Subject: M3 re-aluminized

The tertiary mirror, M3, of the GTC was re-aluminized in April during a brief stand-down of three days. M3 as well as the primary mirror had become quite dirty due to the ongoing work of completing and commissioning the telescope. Now that we have entered in the operational phase of the telescope, having clean mirrors is a priority.

Recoating of M3 has implied aproximately a 16% increase in reflectivity. From an initial reflectivity of around 76 % (for wavelengths of 470, 530, 650 nm) and around 73 % at 880 nm the reflectivity has improved to around 91 % and 88%, respectively.

Apart from the reflectivity also scattering losses were measured. Scattering measured at specular reflection angles has reduced by two orders of magnitude and is now close to zero, sign of having a very clear mirror surface.

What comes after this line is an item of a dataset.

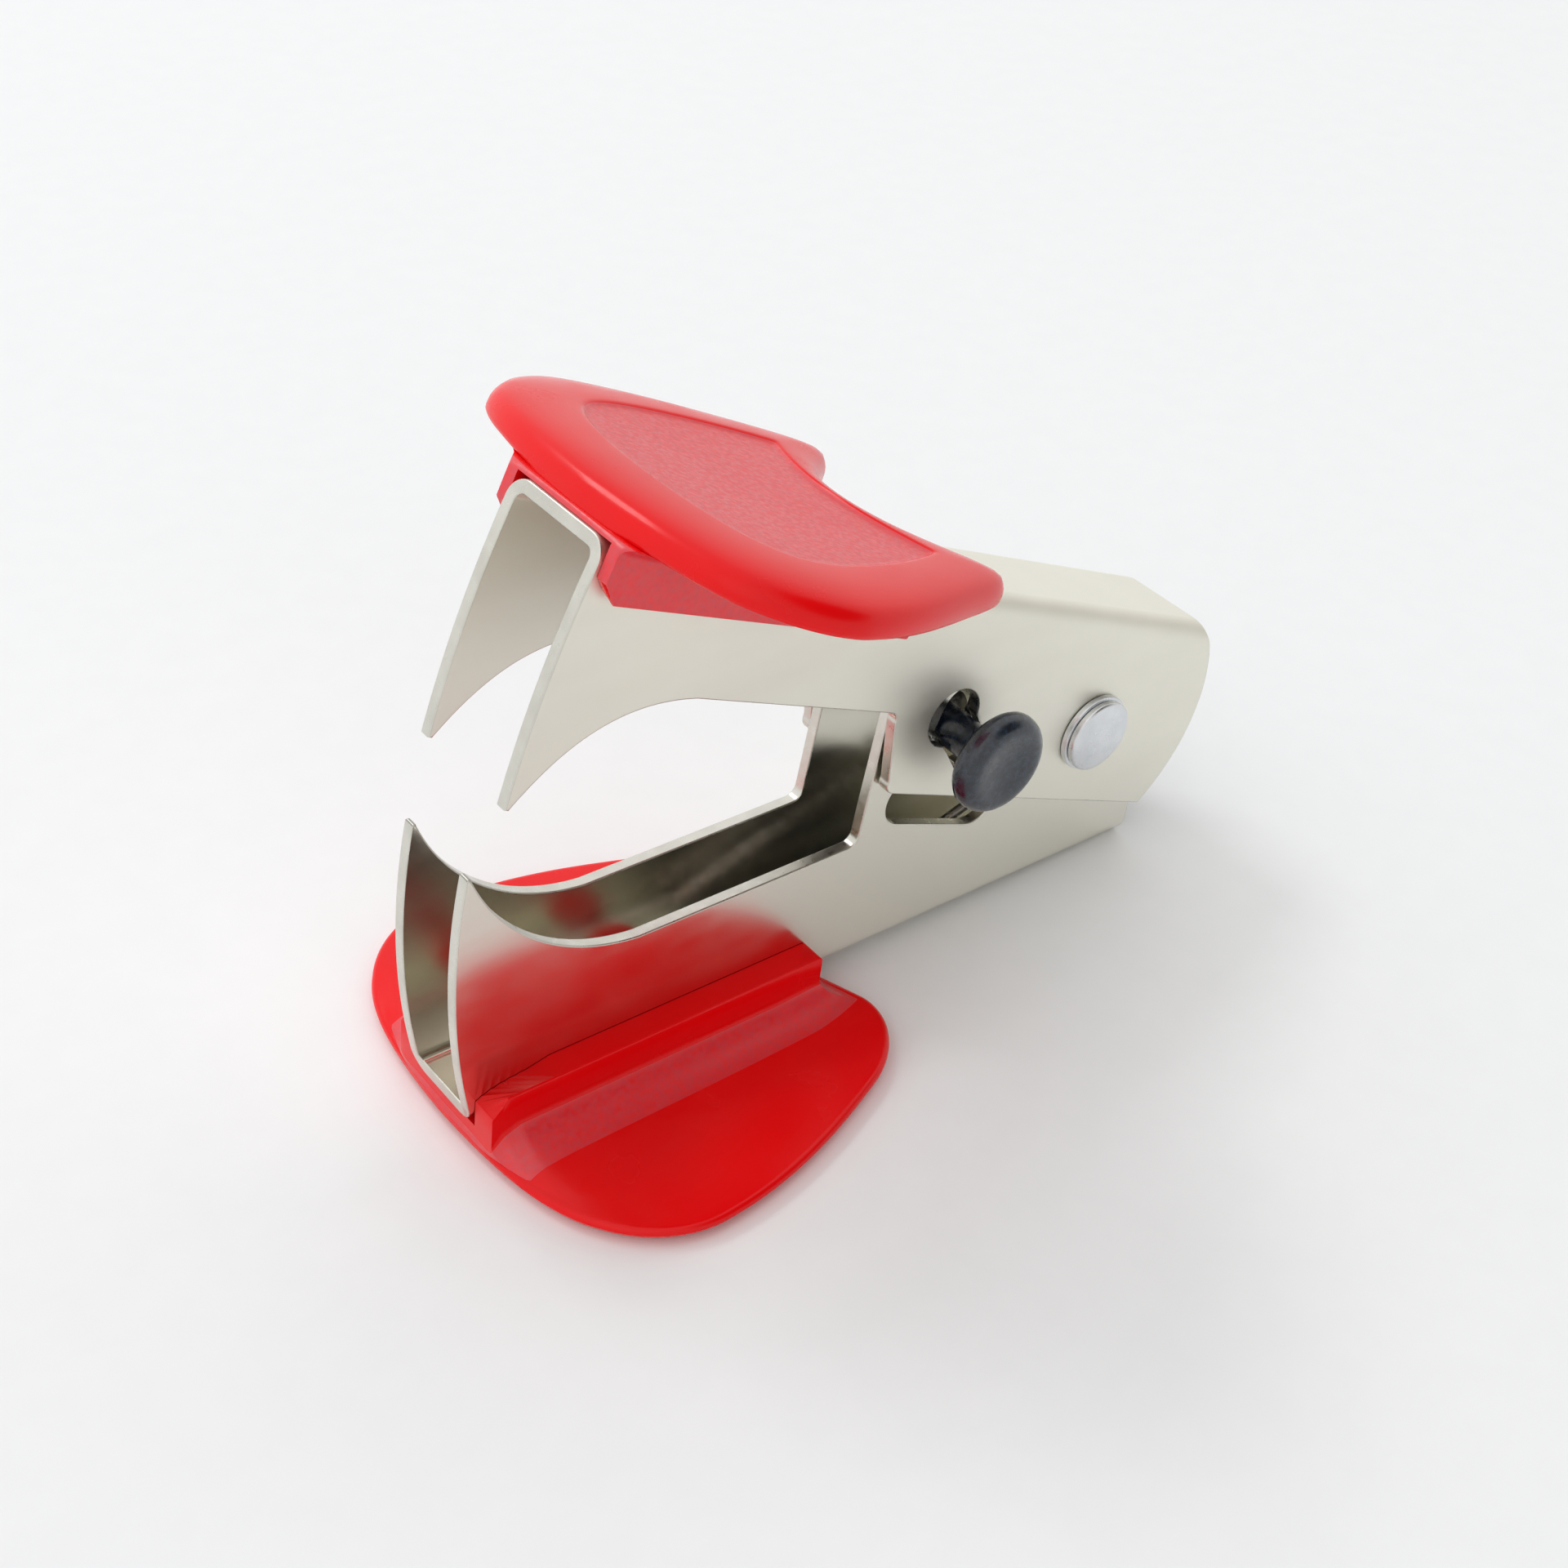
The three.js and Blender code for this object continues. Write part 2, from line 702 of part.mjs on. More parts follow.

The secondary mirror had already been re-aluminized during 2008, and along the next few months the segments of the primary mirror will be recoated.

The 36 segments of M1 will be gradually replaced in small batches during the coming months. This will require only a minimum of night-time calibration to model the optimal position of each mirror segment. Reflectivity of the M1 mirror segments varies from 76 to 85%, depending on how long they have been in the telescope. The worst segments will be recoated first, in order to achieve the best possible performance as quickly as possible.

In any case, from the moment the first segments are being recoated the full mirror will be cleaned using CO2 snow. The expectation is that this will bring a gain of 5% in reflectivity for the mirrors with the old coating. Snow cleaning with CO2 will be a regular occurrance.

the oval tertiary mirror just after having been recoated.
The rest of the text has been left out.